▶ Task requirements
Reproduce all of the material word for word.

--- begin Entries ---

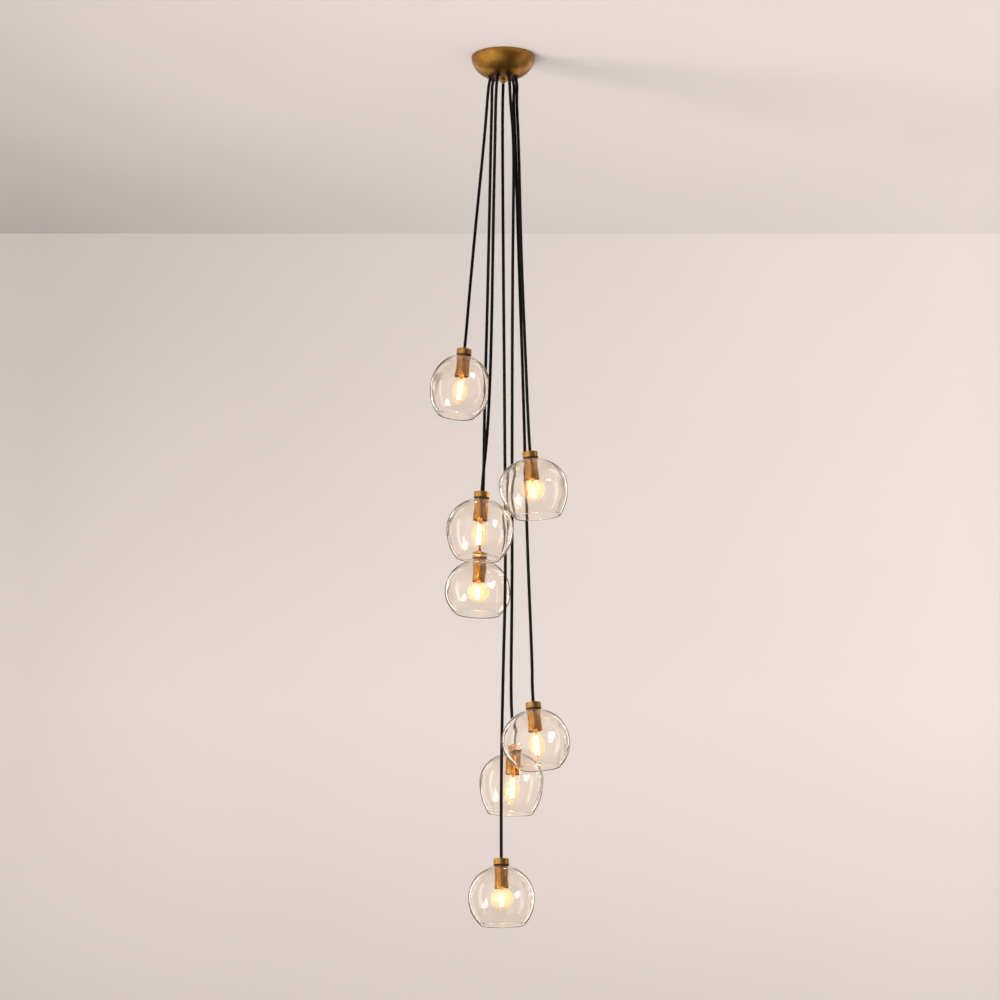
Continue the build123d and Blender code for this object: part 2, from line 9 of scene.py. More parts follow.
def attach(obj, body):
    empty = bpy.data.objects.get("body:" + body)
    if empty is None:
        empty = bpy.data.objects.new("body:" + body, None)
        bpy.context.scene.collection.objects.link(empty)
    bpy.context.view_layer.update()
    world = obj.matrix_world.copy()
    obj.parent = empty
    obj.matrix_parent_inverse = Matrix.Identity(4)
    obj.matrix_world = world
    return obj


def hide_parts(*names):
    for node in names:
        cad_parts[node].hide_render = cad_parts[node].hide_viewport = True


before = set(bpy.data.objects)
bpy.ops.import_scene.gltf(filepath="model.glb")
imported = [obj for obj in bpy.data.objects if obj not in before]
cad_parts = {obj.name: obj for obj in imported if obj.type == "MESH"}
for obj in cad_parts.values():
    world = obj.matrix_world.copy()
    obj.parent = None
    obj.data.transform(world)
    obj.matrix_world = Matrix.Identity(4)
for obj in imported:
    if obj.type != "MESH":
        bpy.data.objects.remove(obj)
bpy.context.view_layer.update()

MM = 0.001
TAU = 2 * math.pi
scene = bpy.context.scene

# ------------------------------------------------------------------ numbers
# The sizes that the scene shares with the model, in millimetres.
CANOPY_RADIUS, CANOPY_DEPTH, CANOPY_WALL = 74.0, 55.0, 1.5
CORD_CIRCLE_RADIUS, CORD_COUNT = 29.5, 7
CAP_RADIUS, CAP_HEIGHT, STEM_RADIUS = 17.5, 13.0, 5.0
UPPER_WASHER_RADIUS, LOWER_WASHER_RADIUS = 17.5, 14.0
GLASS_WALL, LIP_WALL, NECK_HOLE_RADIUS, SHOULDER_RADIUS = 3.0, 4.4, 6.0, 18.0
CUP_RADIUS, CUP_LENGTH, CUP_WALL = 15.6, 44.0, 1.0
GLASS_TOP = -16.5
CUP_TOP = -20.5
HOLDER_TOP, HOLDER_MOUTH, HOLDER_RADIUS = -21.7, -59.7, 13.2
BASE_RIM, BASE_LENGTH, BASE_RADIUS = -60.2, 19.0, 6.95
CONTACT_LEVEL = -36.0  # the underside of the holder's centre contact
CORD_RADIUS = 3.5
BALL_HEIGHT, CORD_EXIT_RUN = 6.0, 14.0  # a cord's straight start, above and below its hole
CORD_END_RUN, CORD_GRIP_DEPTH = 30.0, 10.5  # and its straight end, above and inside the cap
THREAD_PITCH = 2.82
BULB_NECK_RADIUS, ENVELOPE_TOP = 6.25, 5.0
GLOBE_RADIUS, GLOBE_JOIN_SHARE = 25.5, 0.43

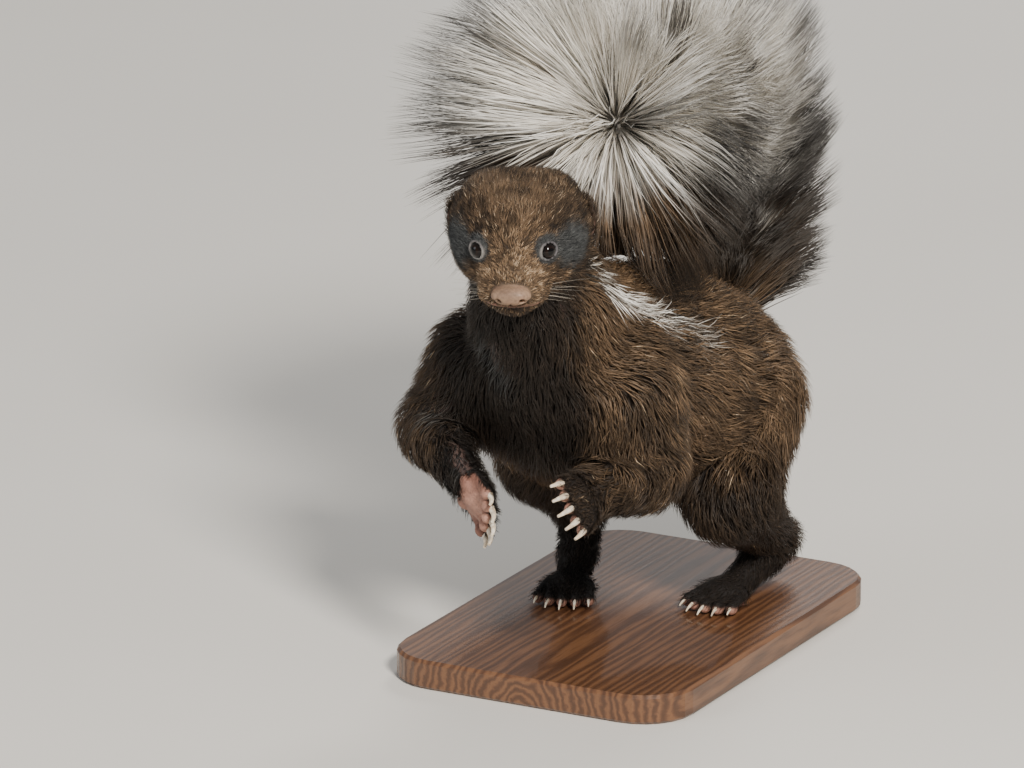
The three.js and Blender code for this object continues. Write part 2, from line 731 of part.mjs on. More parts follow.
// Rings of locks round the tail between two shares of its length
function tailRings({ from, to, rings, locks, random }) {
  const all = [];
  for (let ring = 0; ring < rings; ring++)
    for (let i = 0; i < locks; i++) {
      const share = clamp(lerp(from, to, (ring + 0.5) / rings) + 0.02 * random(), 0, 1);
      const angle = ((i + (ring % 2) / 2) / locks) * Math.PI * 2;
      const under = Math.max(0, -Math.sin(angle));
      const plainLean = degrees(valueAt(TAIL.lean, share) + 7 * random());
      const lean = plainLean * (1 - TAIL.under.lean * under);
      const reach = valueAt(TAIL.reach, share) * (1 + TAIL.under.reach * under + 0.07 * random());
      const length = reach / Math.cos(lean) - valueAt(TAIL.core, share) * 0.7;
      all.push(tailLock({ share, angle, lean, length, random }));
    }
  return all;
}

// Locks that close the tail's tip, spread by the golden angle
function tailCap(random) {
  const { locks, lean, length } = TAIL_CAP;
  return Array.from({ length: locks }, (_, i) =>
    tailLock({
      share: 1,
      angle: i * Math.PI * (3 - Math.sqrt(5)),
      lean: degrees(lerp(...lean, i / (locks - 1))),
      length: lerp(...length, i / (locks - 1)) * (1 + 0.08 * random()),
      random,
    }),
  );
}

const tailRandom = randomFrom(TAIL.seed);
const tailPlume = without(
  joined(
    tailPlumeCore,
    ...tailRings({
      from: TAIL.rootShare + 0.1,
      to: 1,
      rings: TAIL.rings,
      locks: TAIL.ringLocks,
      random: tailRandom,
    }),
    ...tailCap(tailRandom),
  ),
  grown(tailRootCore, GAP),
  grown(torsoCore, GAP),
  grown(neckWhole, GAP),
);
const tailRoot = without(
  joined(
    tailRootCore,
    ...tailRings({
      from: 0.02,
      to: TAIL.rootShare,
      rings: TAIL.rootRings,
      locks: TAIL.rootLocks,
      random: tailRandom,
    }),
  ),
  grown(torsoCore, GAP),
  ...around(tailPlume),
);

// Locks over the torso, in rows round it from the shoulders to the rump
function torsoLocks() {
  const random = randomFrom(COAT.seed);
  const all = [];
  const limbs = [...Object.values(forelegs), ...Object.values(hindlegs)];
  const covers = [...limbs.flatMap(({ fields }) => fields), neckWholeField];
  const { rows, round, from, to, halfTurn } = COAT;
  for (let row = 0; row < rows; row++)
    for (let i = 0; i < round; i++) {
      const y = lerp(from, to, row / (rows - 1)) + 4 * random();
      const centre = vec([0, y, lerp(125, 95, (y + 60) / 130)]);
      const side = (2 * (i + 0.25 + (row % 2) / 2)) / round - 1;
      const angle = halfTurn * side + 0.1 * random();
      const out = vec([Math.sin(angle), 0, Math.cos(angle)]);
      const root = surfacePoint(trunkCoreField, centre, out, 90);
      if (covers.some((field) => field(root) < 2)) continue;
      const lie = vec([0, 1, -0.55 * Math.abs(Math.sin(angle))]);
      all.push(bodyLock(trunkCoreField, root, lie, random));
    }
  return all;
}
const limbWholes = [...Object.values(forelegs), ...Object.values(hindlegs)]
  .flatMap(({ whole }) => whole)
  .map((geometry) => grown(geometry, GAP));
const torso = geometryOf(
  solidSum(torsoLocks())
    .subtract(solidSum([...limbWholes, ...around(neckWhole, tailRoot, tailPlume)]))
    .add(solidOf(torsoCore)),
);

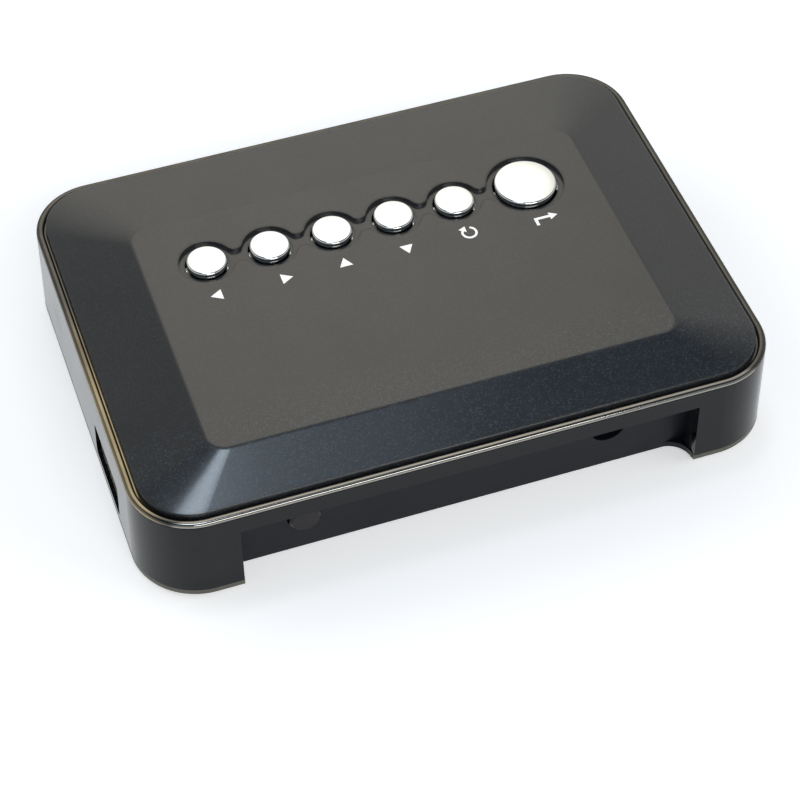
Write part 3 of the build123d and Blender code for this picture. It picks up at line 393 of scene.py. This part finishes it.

--- end Entries ---

▶ The result
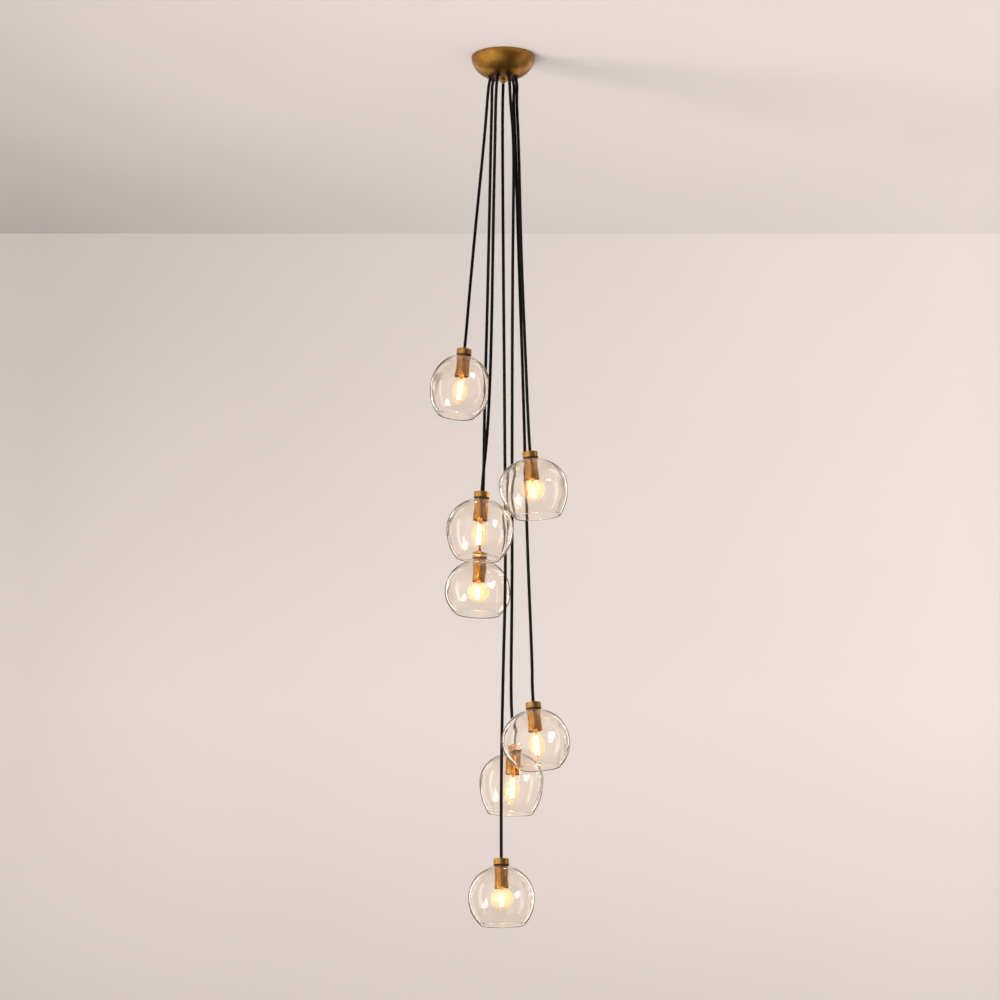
Continue the build123d and Blender code for this object: part 2, from line 9 of scene.py. More parts follow.
def attach(obj, body):
    empty = bpy.data.objects.get("body:" + body)
    if empty is None:
        empty = bpy.data.objects.new("body:" + body, None)
        bpy.context.scene.collection.objects.link(empty)
    bpy.context.view_layer.update()
    world = obj.matrix_world.copy()
    obj.parent = empty
    obj.matrix_parent_inverse = Matrix.Identity(4)
    obj.matrix_world = world
    return obj


def hide_parts(*names):
    for node in names:
        cad_parts[node].hide_render = cad_parts[node].hide_viewport = True


before = set(bpy.data.objects)
bpy.ops.import_scene.gltf(filepath="model.glb")
imported = [obj for obj in bpy.data.objects if obj not in before]
cad_parts = {obj.name: obj for obj in imported if obj.type == "MESH"}
for obj in cad_parts.values():
    world = obj.matrix_world.copy()
    obj.parent = None
    obj.data.transform(world)
    obj.matrix_world = Matrix.Identity(4)
for obj in imported:
    if obj.type != "MESH":
        bpy.data.objects.remove(obj)
bpy.context.view_layer.update()

MM = 0.001
TAU = 2 * math.pi
scene = bpy.context.scene

# ------------------------------------------------------------------ numbers
# The sizes that the scene shares with the model, in millimetres.
CANOPY_RADIUS, CANOPY_DEPTH, CANOPY_WALL = 74.0, 55.0, 1.5
CORD_CIRCLE_RADIUS, CORD_COUNT = 29.5, 7
CAP_RADIUS, CAP_HEIGHT, STEM_RADIUS = 17.5, 13.0, 5.0
UPPER_WASHER_RADIUS, LOWER_WASHER_RADIUS = 17.5, 14.0
GLASS_WALL, LIP_WALL, NECK_HOLE_RADIUS, SHOULDER_RADIUS = 3.0, 4.4, 6.0, 18.0
CUP_RADIUS, CUP_LENGTH, CUP_WALL = 15.6, 44.0, 1.0
GLASS_TOP = -16.5
CUP_TOP = -20.5
HOLDER_TOP, HOLDER_MOUTH, HOLDER_RADIUS = -21.7, -59.7, 13.2
BASE_RIM, BASE_LENGTH, BASE_RADIUS = -60.2, 19.0, 6.95
CONTACT_LEVEL = -36.0  # the underside of the holder's centre contact
CORD_RADIUS = 3.5
BALL_HEIGHT, CORD_EXIT_RUN = 6.0, 14.0  # a cord's straight start, above and below its hole
CORD_END_RUN, CORD_GRIP_DEPTH = 30.0, 10.5  # and its straight end, above and inside the cap
THREAD_PITCH = 2.82
BULB_NECK_RADIUS, ENVELOPE_TOP = 6.25, 5.0
GLOBE_RADIUS, GLOBE_JOIN_SHARE = 25.5, 0.43

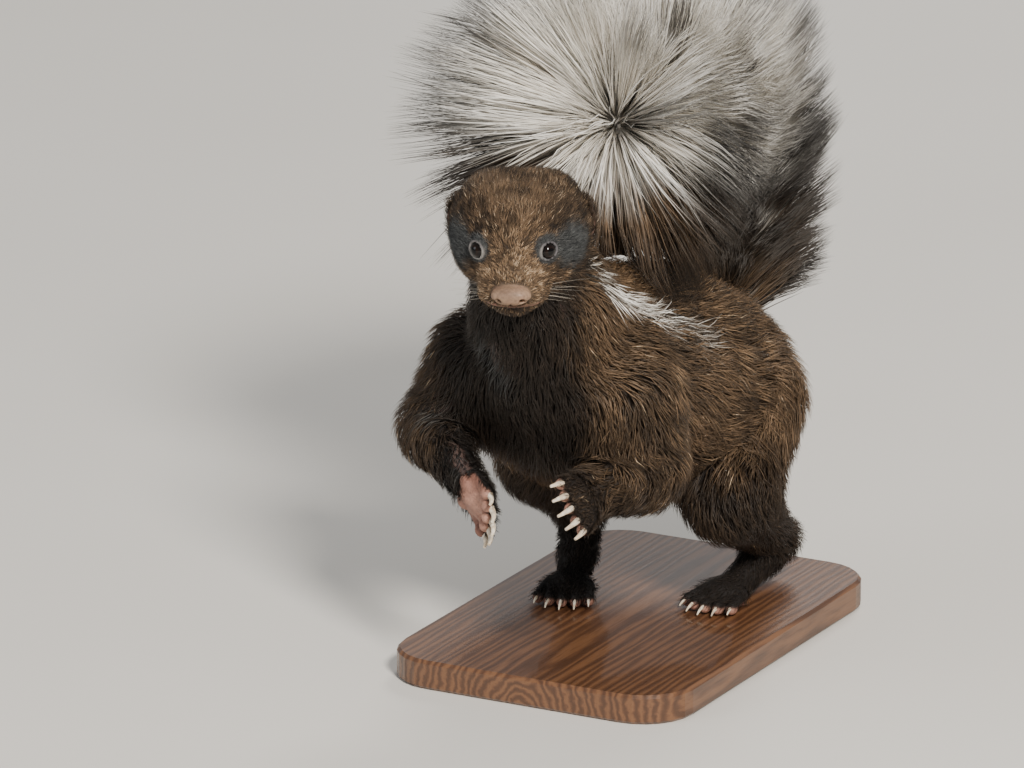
The three.js and Blender code for this object continues. Write part 2, from line 731 of part.mjs on. More parts follow.
// Rings of locks round the tail between two shares of its length
function tailRings({ from, to, rings, locks, random }) {
  const all = [];
  for (let ring = 0; ring < rings; ring++)
    for (let i = 0; i < locks; i++) {
      const share = clamp(lerp(from, to, (ring + 0.5) / rings) + 0.02 * random(), 0, 1);
      const angle = ((i + (ring % 2) / 2) / locks) * Math.PI * 2;
      const under = Math.max(0, -Math.sin(angle));
      const plainLean = degrees(valueAt(TAIL.lean, share) + 7 * random());
      const lean = plainLean * (1 - TAIL.under.lean * under);
      const reach = valueAt(TAIL.reach, share) * (1 + TAIL.under.reach * under + 0.07 * random());
      const length = reach / Math.cos(lean) - valueAt(TAIL.core, share) * 0.7;
      all.push(tailLock({ share, angle, lean, length, random }));
    }
  return all;
}

// Locks that close the tail's tip, spread by the golden angle
function tailCap(random) {
  const { locks, lean, length } = TAIL_CAP;
  return Array.from({ length: locks }, (_, i) =>
    tailLock({
      share: 1,
      angle: i * Math.PI * (3 - Math.sqrt(5)),
      lean: degrees(lerp(...lean, i / (locks - 1))),
      length: lerp(...length, i / (locks - 1)) * (1 + 0.08 * random()),
      random,
    }),
  );
}

const tailRandom = randomFrom(TAIL.seed);
const tailPlume = without(
  joined(
    tailPlumeCore,
    ...tailRings({
      from: TAIL.rootShare + 0.1,
      to: 1,
      rings: TAIL.rings,
      locks: TAIL.ringLocks,
      random: tailRandom,
    }),
    ...tailCap(tailRandom),
  ),
  grown(tailRootCore, GAP),
  grown(torsoCore, GAP),
  grown(neckWhole, GAP),
);
const tailRoot = without(
  joined(
    tailRootCore,
    ...tailRings({
      from: 0.02,
      to: TAIL.rootShare,
      rings: TAIL.rootRings,
      locks: TAIL.rootLocks,
      random: tailRandom,
    }),
  ),
  grown(torsoCore, GAP),
  ...around(tailPlume),
);

// Locks over the torso, in rows round it from the shoulders to the rump
function torsoLocks() {
  const random = randomFrom(COAT.seed);
  const all = [];
  const limbs = [...Object.values(forelegs), ...Object.values(hindlegs)];
  const covers = [...limbs.flatMap(({ fields }) => fields), neckWholeField];
  const { rows, round, from, to, halfTurn } = COAT;
  for (let row = 0; row < rows; row++)
    for (let i = 0; i < round; i++) {
      const y = lerp(from, to, row / (rows - 1)) + 4 * random();
      const centre = vec([0, y, lerp(125, 95, (y + 60) / 130)]);
      const side = (2 * (i + 0.25 + (row % 2) / 2)) / round - 1;
      const angle = halfTurn * side + 0.1 * random();
      const out = vec([Math.sin(angle), 0, Math.cos(angle)]);
      const root = surfacePoint(trunkCoreField, centre, out, 90);
      if (covers.some((field) => field(root) < 2)) continue;
      const lie = vec([0, 1, -0.55 * Math.abs(Math.sin(angle))]);
      all.push(bodyLock(trunkCoreField, root, lie, random));
    }
  return all;
}
const limbWholes = [...Object.values(forelegs), ...Object.values(hindlegs)]
  .flatMap(({ whole }) => whole)
  .map((geometry) => grown(geometry, GAP));
const torso = geometryOf(
  solidSum(torsoLocks())
    .subtract(solidSum([...limbWholes, ...around(neckWhole, tailRoot, tailPlume)]))
    .add(solidOf(torsoCore)),
);

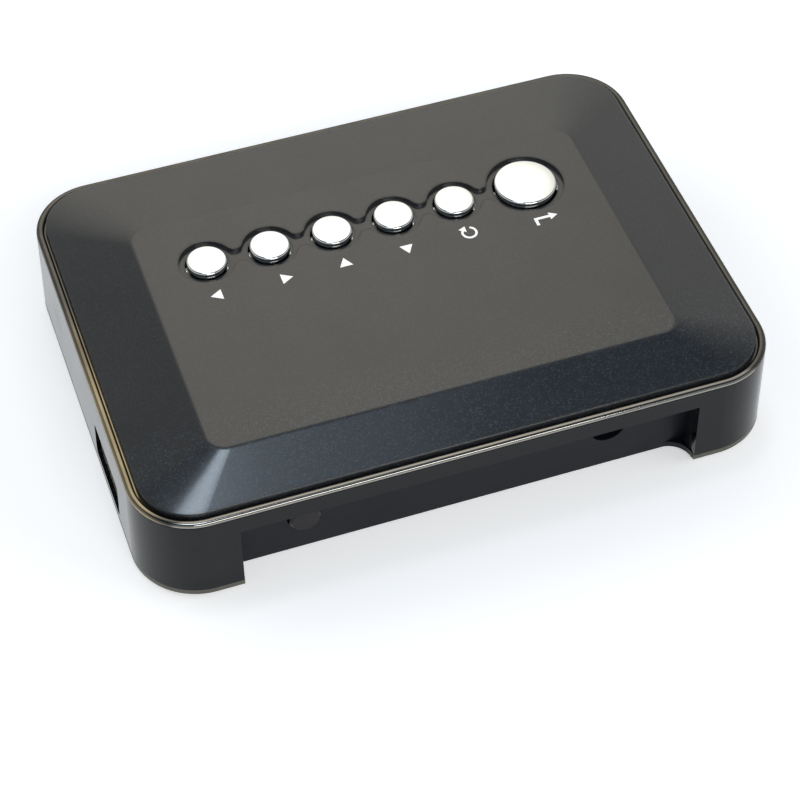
Write part 3 of the build123d and Blender code for this picture. It picks up at line 393 of scene.py. This part finishes it.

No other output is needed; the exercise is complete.